What would it be like to watch the end of the world as a bystander? As someone who has always thought that living that way was not wise, but had to hold onto that opinion as nobody really cared for it?
I should start with the fact that this is a dystopian book. However, it’s not your typical dystopian book. You will not find zombies or adventure here. Nor will you find fast-paced action and gore. You might find some terror, but it won’t be the scary kind. It will be the sad, regretful kind.
Jacob is Amish. He has worked the land as long as he’s been alive. He’s lived a simple life, and he’s happy living this way. Jacob’s daughter, Sadie, seems to have a sickness, most likely epilepsy, but it seems to be something more. Something more otherworldly, more like a gift. Sadie seems to know what will happen. And what will happen will bring an end to the world of the English – for Jacob’s community, the English means the outside world, the Western way of life. The scathing way of life. The kind that separates everyone from each other, and man from land. The kind of life Jacob does not understand.
And then one day it happens. Something of a natural disaster, magnetic or solar storm – it’s never explained, as we’re seeing it through Jacob’s eyes, and he doesn’t know these things. Whatever happens, cuts out all power sources of The English, and ends their way of life. Society begins of unravel, animosity does more harm than nature. Meanwhile, Jacob’s life hasn’t changed – the sun still shines, the rain still falls, so he tends to his crops and does his daily work as usual. But he can’t help wondering what will happen to the rest of the world. And he can’t help noticing the signs on danger all around him. The men that run around the fields with guns in the night. The army trucks that come to requisition food and other supplies. The rumors of slaughtered households. Jacob’s community seems to be the only people holding it together in a world that has changed irreparably overnight, and he’s at a loss about what to do. The Amish way is one of peace, of never hurting anyone. And so, Jacob and everyone in his community is faced with the choice – do they hide behind the Western man and pretend that it’s not the same that it wasn’t their hand that pulled the trigger? Or is the true way of peace about accepting the consequences, turning the other cheek and choosing the way of least violence?
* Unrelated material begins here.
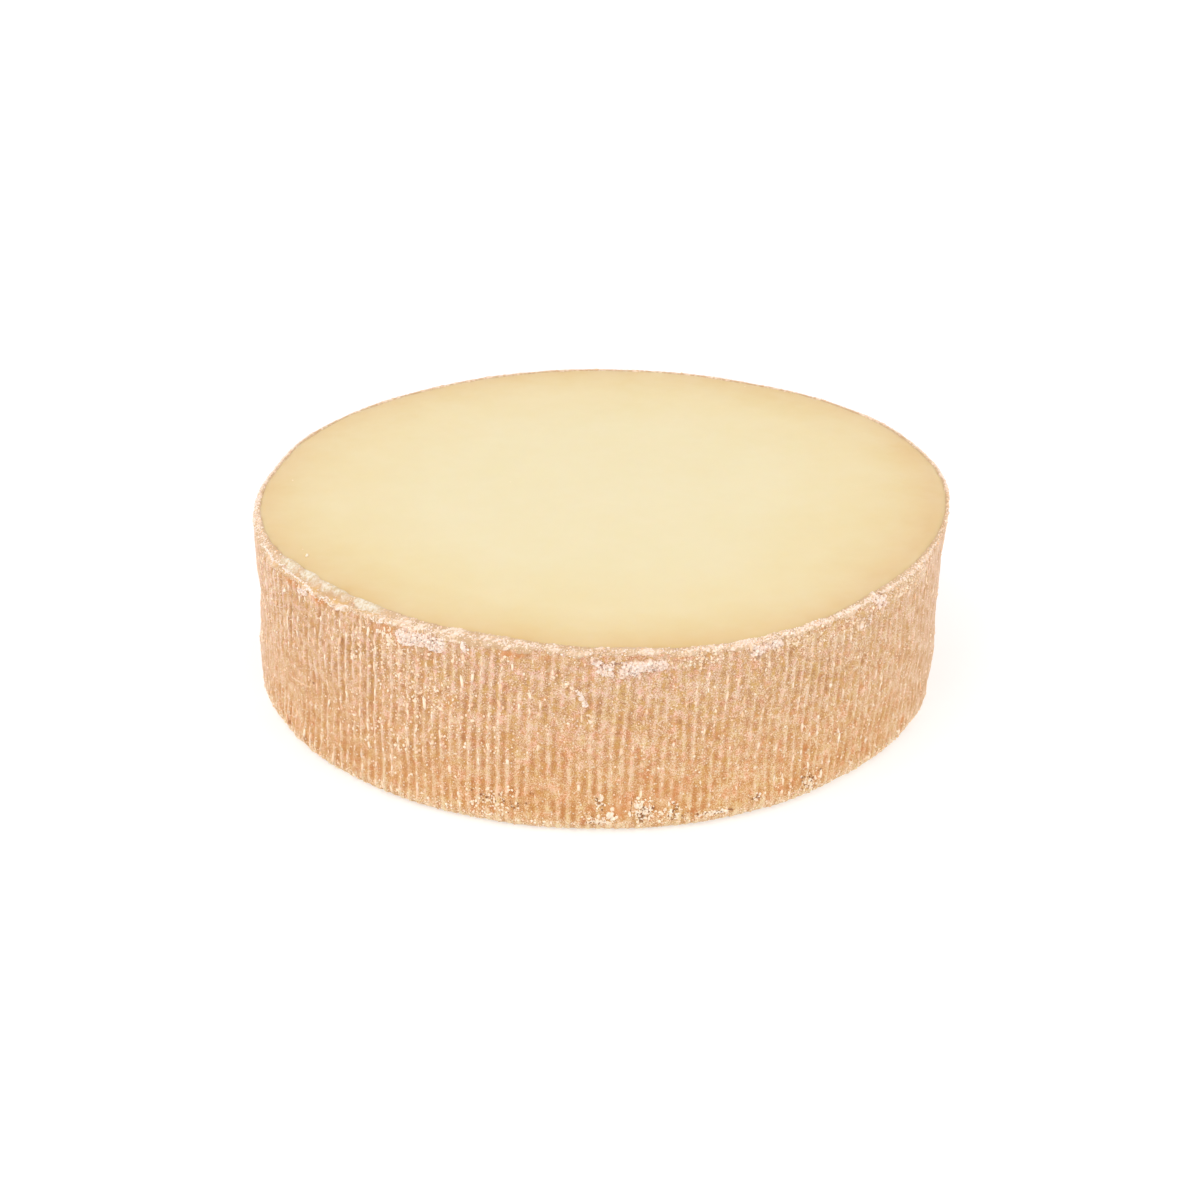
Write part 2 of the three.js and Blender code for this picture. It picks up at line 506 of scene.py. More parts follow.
class Grid:
    """A surface whose rows go round the wheel, and where things lie on it."""

    def __init__(self, levels, columns, seed):
        self.levels = np.asarray(levels)
        self.columns = columns
        self.rows = len(levels)
        self.turn = np.broadcast_to(np.arange(columns) * (360 / columns), (self.rows, columns))
        self.level = self.levels[:, None] + np.zeros((1, columns))
        row_step = np.median(np.diff(self.levels)) * side_length()
        column_step = 2 * math.pi * RIND_RADIUS / columns
        self.noise = SmoothNoise(seed, (self.rows, columns), (row_step, column_step))

    def finish(self, points):
        self.points = points
        self.normals = grid_normals(points)

    def place(self, turn, level):
        """Points and normals at directions in degrees and levels."""
        row = np.interp(level, self.levels, np.arange(self.rows))
        row = np.minimum(row, self.rows - 1.001)
        column = (turn % 360) / 360 * self.columns
        low_row, low_column = row.astype(int), column.astype(int) % self.columns
        high_row, high_column = low_row + 1, (low_column + 1) % self.columns
        up, over = (row % 1)[:, None], (column % 1)[:, None]

        def blend(grid):
            lower = grid[low_row, low_column] * (1 - over) + grid[low_row, high_column] * over
            upper = grid[high_row, low_column] * (1 - over) + grid[high_row, high_column] * over
            return lower * (1 - up) + upper * up

        normals = blend(self.normals)
        return blend(self.points), normals / np.linalg.norm(normals, axis=-1, keepdims=True)


def rib_wobble(grid, height):
    """How far the ribs stray to the side, in degrees."""
    lean = 0.1 * swell_at(grid.turn, 212, 14) * (height - 20)
    return np.degrees((0.12 * grid.noise(4, 5) + lean) / RIND_RADIUS)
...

It’s a truly heart-breaking tale of strength in the face of tragedy. Of faith, or just belief, or just being human the way humanity should be. It’s heart-wrenching and it’s utterly beautiful. This is a book you should read, if you enjoy musings on tough choices, morality and spirituality. I enjoyed this book unbelievably and I cried by the end. I must warn, it is not a fast-paced book, like I said. It’s not about action or movement. It’s about the geography of the human heart. If you enjoy books like that, you will greatly enjoy this one. And even though the voice is that of a Christian, especially an Amish Christian, you will not find it difficult to connect with Jacob’s feelings or beliefs. They’re so inherently human, that I believe we could all find them inside our hearts.
If this is not enough to convey how much I loved it, I’ll say one more thing. I do not really re-read books. But I can say for sure I will be re-reading this one, after I’ve had sufficient time to let the details go. I want to experience this book again. It was wonderful.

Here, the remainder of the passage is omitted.